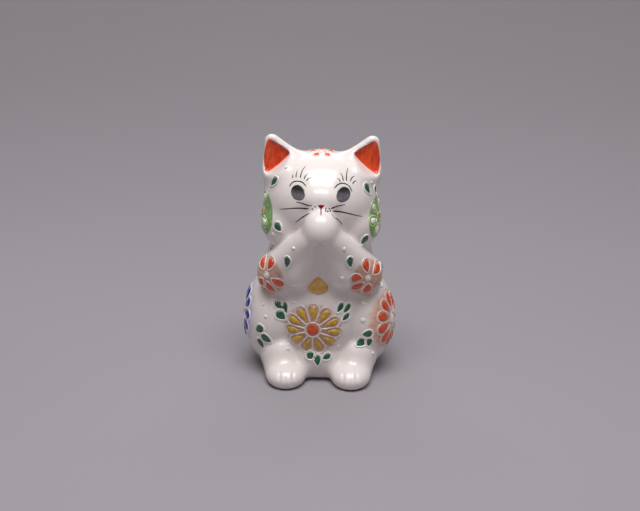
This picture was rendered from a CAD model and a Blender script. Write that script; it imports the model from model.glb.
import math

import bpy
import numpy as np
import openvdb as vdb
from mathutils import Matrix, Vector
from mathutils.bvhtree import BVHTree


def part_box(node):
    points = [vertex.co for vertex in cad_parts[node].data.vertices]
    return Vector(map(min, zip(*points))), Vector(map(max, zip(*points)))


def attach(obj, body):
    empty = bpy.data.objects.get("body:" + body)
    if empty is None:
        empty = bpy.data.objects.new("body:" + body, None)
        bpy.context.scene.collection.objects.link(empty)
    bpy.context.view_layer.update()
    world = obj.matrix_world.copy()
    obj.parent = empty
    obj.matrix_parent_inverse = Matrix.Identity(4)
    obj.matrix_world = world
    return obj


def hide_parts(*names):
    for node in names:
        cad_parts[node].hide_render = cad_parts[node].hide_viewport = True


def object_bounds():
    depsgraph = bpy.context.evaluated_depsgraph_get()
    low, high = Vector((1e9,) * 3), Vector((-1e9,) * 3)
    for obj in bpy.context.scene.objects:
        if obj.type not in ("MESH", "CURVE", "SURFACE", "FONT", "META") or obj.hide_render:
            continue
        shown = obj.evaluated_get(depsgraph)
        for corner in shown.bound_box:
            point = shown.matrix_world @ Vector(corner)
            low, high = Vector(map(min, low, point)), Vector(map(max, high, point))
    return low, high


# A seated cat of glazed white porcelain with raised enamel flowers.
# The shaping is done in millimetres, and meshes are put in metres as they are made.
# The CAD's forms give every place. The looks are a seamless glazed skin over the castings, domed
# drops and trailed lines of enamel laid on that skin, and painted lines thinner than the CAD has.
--
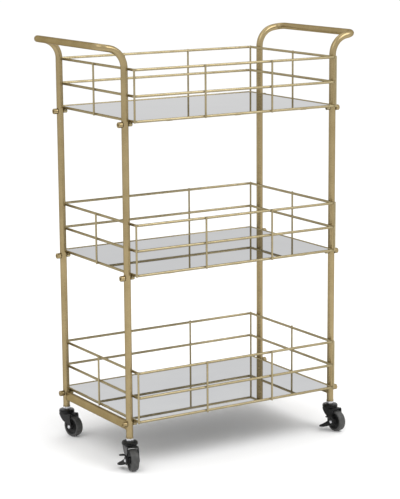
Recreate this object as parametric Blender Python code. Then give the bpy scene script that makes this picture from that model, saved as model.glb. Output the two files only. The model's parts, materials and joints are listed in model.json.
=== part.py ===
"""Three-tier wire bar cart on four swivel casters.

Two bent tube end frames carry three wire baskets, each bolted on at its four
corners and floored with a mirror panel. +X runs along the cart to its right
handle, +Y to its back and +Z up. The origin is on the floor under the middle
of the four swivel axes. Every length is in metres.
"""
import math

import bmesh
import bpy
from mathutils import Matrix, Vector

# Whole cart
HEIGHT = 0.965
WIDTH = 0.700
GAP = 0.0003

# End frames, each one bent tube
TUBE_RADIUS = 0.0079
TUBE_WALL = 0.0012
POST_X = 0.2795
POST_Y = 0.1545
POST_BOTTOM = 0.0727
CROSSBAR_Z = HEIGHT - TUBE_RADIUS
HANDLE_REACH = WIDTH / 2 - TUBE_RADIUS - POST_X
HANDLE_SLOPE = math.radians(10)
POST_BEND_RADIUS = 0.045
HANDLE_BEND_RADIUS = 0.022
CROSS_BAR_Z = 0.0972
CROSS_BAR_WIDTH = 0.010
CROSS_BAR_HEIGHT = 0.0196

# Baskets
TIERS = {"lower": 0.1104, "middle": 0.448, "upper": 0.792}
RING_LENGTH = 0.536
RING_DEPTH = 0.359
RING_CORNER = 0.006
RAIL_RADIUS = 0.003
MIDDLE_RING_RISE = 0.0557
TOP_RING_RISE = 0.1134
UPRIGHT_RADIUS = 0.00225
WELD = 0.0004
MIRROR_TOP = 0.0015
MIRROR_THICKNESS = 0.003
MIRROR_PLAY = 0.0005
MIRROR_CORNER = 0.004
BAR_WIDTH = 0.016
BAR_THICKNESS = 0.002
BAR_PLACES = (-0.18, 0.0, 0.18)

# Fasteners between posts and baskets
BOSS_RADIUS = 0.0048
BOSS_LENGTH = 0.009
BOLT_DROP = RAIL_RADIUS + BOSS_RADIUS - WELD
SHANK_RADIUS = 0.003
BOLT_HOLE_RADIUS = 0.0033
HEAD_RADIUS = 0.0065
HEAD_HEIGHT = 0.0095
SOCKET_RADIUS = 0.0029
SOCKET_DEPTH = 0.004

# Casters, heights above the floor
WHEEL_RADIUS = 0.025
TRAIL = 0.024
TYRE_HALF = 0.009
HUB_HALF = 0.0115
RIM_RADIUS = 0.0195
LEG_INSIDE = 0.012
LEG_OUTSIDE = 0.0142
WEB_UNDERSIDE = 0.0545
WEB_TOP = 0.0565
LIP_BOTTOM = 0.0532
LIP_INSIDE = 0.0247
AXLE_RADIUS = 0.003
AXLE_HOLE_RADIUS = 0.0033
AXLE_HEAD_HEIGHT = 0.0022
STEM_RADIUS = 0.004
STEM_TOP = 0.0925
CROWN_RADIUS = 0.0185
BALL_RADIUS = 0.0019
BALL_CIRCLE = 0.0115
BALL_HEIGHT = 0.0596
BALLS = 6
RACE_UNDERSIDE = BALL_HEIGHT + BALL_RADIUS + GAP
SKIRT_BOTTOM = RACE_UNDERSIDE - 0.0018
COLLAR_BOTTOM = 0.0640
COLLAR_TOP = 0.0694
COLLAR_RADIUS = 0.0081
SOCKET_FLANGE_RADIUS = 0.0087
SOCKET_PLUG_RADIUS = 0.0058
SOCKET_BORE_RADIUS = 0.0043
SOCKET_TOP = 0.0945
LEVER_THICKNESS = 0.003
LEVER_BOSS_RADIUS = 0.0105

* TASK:
Set down, exactly and alone, the run of lines from the line that has "Recreate this object" to the line that has "four swivel casters.".

* CORRECT ANSWER:
Recreate this object as parametric Blender Python code. Then give the bpy scene script that makes this picture from that model, saved as model.glb. Output the two files only. The model's parts, materials and joints are listed in model.json.
=== part.py ===
"""Three-tier wire bar cart on four swivel casters.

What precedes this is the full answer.